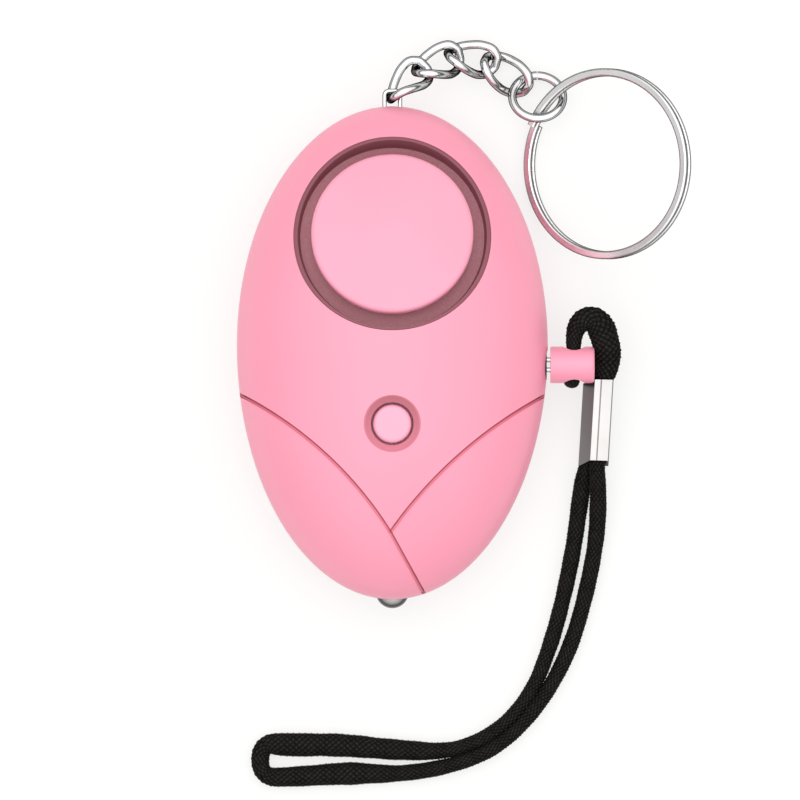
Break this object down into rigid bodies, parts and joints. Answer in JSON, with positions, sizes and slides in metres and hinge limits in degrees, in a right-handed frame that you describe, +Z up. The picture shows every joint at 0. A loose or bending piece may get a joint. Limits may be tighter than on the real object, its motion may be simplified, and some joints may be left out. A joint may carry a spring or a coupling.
{
  "type": "personal safety alarm",
  "caption": "Egg-shaped personal safety alarm with siren disc, light button, end lamp, key ring on a curb chain and pull pin on a wrist strap.",
  "frame": {"origin": "on the flat that the case rests on, under the case's widest section, on its lengthwise centre plane", "axes": "+Z up out of the front with its siren disc, +Y to the key ring end, +X to the pull pin"},
  "size_m": [0.0583, 0.096, 0.0195],
  "materials": {
    "case": "satin light pink",
    "cap": "satin light pink",
    "button": "satin light pink",
    "insert": "matte mauve brown",
    "lens": "clear",
    "bezel": "dark grey",
    "link_metal": "bright plated wire",
    "ring_metal": "bright plated flat wire",
    "ferrule_metal": "bright crimped sheet",
    "strap": "fine black braid",
    "grip": "satin light pink",
    "prong_metal": "drawn wire",
    "socket": "black",
    "screw_metal": "zinc plated",
    "board": "green board",
    "component": "black",
    "winding": "copper wire",
    "plunger": "black",
    "contact_metal": "nickel strip",
    "cell": "plain",
    "tray": "black",
    "sounder_brass": "plain",
    "ceramic": "silvered ceramic",
    "gasket": "plain",
    "lead_wire": "red insulation"
  },
  "bodies": {
    "case": {"battery_tray": "tray", "button_cells": "cell", "case_screws": "screw_metal", "cell_link_high": "contact_metal", "cell_link_low": "contact_metal", "chain_staple": "link_metal", "circuit_board": "board", "contact_negative": "contact_metal", "contact_positive": "contact_metal", "control_chip": "component", "front_shell": "case", "inductor_core": "component", "inductor_winding": "winding", "lamp_bezel": "bezel", "lamp_legs": "contact_metal", "lamp_lens": "lens", "piezo_ceramic": "ceramic", "piezo_disc": "sounder_brass", "piezo_gasket": "gasket", "pin_socket": "socket", "rear_shell": "case", "siren_cap": "cap", "siren_transistor": "component", "sound_insert": "insert", "sounder_leads": "lead_wire", "switch_leaves": "contact_metal", "tact_switch": "component"},
    "button": {"button_cap": "button", "switch_plunger": "plunger"},
    "pull_pin": {"pin_grip": "grip", "pin_prongs": "prong_metal", "crimp_ferrule": "ferrule_metal", "wrist_cord": "strap"},
    "chain_link_1": {"chain_link_1": "link_metal"},
    "chain_link_2": {"chain_link_2": "link_metal"},
    "chain_link_3": {"chain_link_3": "link_metal"},
    "chain_link_4": {"chain_link_4": "link_metal"},
    "jump_ring": {"jump_ring": "link_metal"},
    "split_ring": {"split_ring": "ring_metal"}
  },
  "joints": [
    {"name": "button_press", "type": "slide", "parent": "case", "child": "button", "axis": [0, 0, -1], "range_m": [0, 0.0004], "stiffness_N_per_m": 1500},
    {"name": "pin_pull", "type": "slide", "parent": "case", "child": "pull_pin", "axis": [1, 0, 0], "range_m": [0, 0.012]},
    {"name": "link_1_swing", "type": "hinge", "parent": "case", "child": "chain_link_1", "pos_m": [0.00055, 0.0318, 0.00813], "axis": [0, 0, 1], "range_deg": [-1, 20]},
    {"name": "link_2_swing", "type": "hinge", "parent": "chain_link_1", "child": "chain_link_2", "pos_m": [0.0044, 0.03442, 0.00673], "axis": [0, 0, 1], "range_deg": [-1, 15]},
    {"name": "link_3_swing", "type": "hinge", "parent": "chain_link_2", "child": "chain_link_3", "pos_m": [0.00752, 0.03805, 0.00362], "axis": [0, 0, 1], "range_deg": [-1, 8]},
    {"name": "link_4_swing", "type": "hinge", "parent": "chain_link_3", "child": "chain_link_4", "pos_m": [0.01316, 0.03706, 0.00163], "axis": [0, 0, 1], "range_deg": [-1, 15]},
    {"name": "jump_ring_swing", "type": "hinge", "parent": "chain_link_4", "child": "jump_ring", "pos_m": [0.017, 0.03369, 0.00149], "axis": [0, 0, 1], "range_deg": [-2, 10]},
    {"name": "split_ring_turn", "type": "hinge", "parent": "jump_ring", "child": "split_ring", "pos_m": [0.02755, 0.02332, 0.00754], "axis": [-0.515, 0, 0.8572], "range_deg": [-15, 45]}
  ]
}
--- --- ---
What the task requires: Your task is to quote the listing above word for word.

The result:
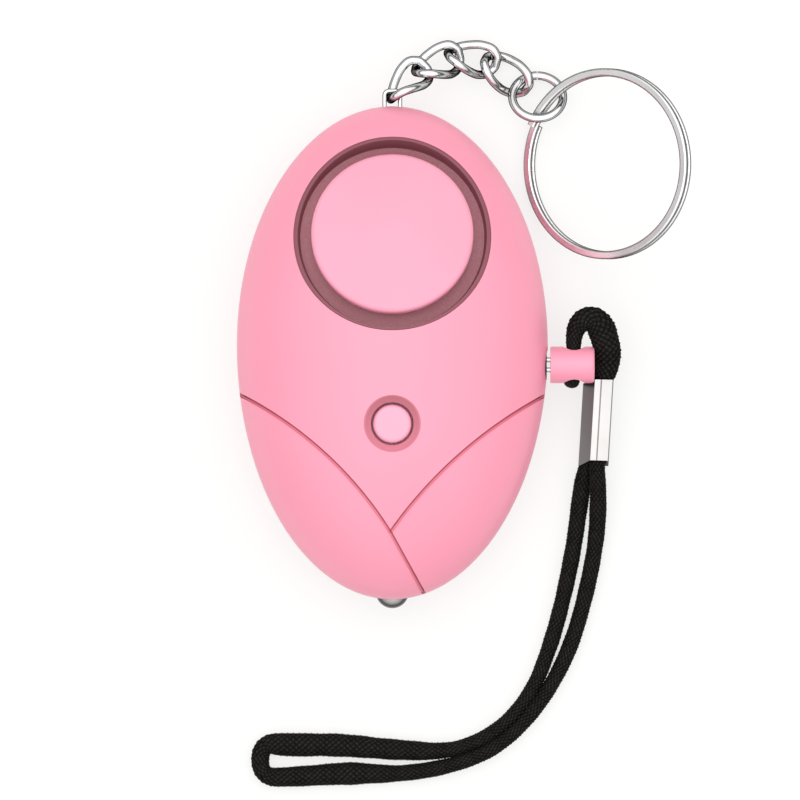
Break this object down into rigid bodies, parts and joints. Answer in JSON, with positions, sizes and slides in metres and hinge limits in degrees, in a right-handed frame that you describe, +Z up. The picture shows every joint at 0. A loose or bending piece may get a joint. Limits may be tighter than on the real object, its motion may be simplified, and some joints may be left out. A joint may carry a spring or a coupling.
{
  "type": "personal safety alarm",
  "caption": "Egg-shaped personal safety alarm with siren disc, light button, end lamp, key ring on a curb chain and pull pin on a wrist strap.",
  "frame": {"origin": "on the flat that the case rests on, under the case's widest section, on its lengthwise centre plane", "axes": "+Z up out of the front with its siren disc, +Y to the key ring end, +X to the pull pin"},
  "size_m": [0.0583, 0.096, 0.0195],
  "materials": {
    "case": "satin light pink",
    "cap": "satin light pink",
    "button": "satin light pink",
    "insert": "matte mauve brown",
    "lens": "clear",
    "bezel": "dark grey",
    "link_metal": "bright plated wire",
    "ring_metal": "bright plated flat wire",
    "ferrule_metal": "bright crimped sheet",
    "strap": "fine black braid",
    "grip": "satin light pink",
    "prong_metal": "drawn wire",
    "socket": "black",
    "screw_metal": "zinc plated",
    "board": "green board",
    "component": "black",
    "winding": "copper wire",
    "plunger": "black",
    "contact_metal": "nickel strip",
    "cell": "plain",
    "tray": "black",
    "sounder_brass": "plain",
    "ceramic": "silvered ceramic",
    "gasket": "plain",
    "lead_wire": "red insulation"
  },
  "bodies": {
    "case": {"battery_tray": "tray", "button_cells": "cell", "case_screws": "screw_metal", "cell_link_high": "contact_metal", "cell_link_low": "contact_metal", "chain_staple": "link_metal", "circuit_board": "board", "contact_negative": "contact_metal", "contact_positive": "contact_metal", "control_chip": "component", "front_shell": "case", "inductor_core": "component", "inductor_winding": "winding", "lamp_bezel": "bezel", "lamp_legs": "contact_metal", "lamp_lens": "lens", "piezo_ceramic": "ceramic", "piezo_disc": "sounder_brass", "piezo_gasket": "gasket", "pin_socket": "socket", "rear_shell": "case", "siren_cap": "cap", "siren_transistor": "component", "sound_insert": "insert", "sounder_leads": "lead_wire", "switch_leaves": "contact_metal", "tact_switch": "component"},
    "button": {"button_cap": "button", "switch_plunger": "plunger"},
    "pull_pin": {"pin_grip": "grip", "pin_prongs": "prong_metal", "crimp_ferrule": "ferrule_metal", "wrist_cord": "strap"},
    "chain_link_1": {"chain_link_1": "link_metal"},
    "chain_link_2": {"chain_link_2": "link_metal"},
    "chain_link_3": {"chain_link_3": "link_metal"},
    "chain_link_4": {"chain_link_4": "link_metal"},
    "jump_ring": {"jump_ring": "link_metal"},
    "split_ring": {"split_ring": "ring_metal"}
  },
  "joints": [
    {"name": "button_press", "type": "slide", "parent": "case", "child": "button", "axis": [0, 0, -1], "range_m": [0, 0.0004], "stiffness_N_per_m": 1500},
    {"name": "pin_pull", "type": "slide", "parent": "case", "child": "pull_pin", "axis": [1, 0, 0], "range_m": [0, 0.012]},
    {"name": "link_1_swing", "type": "hinge", "parent": "case", "child": "chain_link_1", "pos_m": [0.00055, 0.0318, 0.00813], "axis": [0, 0, 1], "range_deg": [-1, 20]},
    {"name": "link_2_swing", "type": "hinge", "parent": "chain_link_1", "child": "chain_link_2", "pos_m": [0.0044, 0.03442, 0.00673], "axis": [0, 0, 1], "range_deg": [-1, 15]},
    {"name": "link_3_swing", "type": "hinge", "parent": "chain_link_2", "child": "chain_link_3", "pos_m": [0.00752, 0.03805, 0.00362], "axis": [0, 0, 1], "range_deg": [-1, 8]},
    {"name": "link_4_swing", "type": "hinge", "parent": "chain_link_3", "child": "chain_link_4", "pos_m": [0.01316, 0.03706, 0.00163], "axis": [0, 0, 1], "range_deg": [-1, 15]},
    {"name": "jump_ring_swing", "type": "hinge", "parent": "chain_link_4", "child": "jump_ring", "pos_m": [0.017, 0.03369, 0.00149], "axis": [0, 0, 1], "range_deg": [-2, 10]},
    {"name": "split_ring_turn", "type": "hinge", "parent": "jump_ring", "child": "split_ring", "pos_m": [0.02755, 0.02332, 0.00754], "axis": [-0.515, 0, 0.8572], "range_deg": [-15, 45]}
  ]
}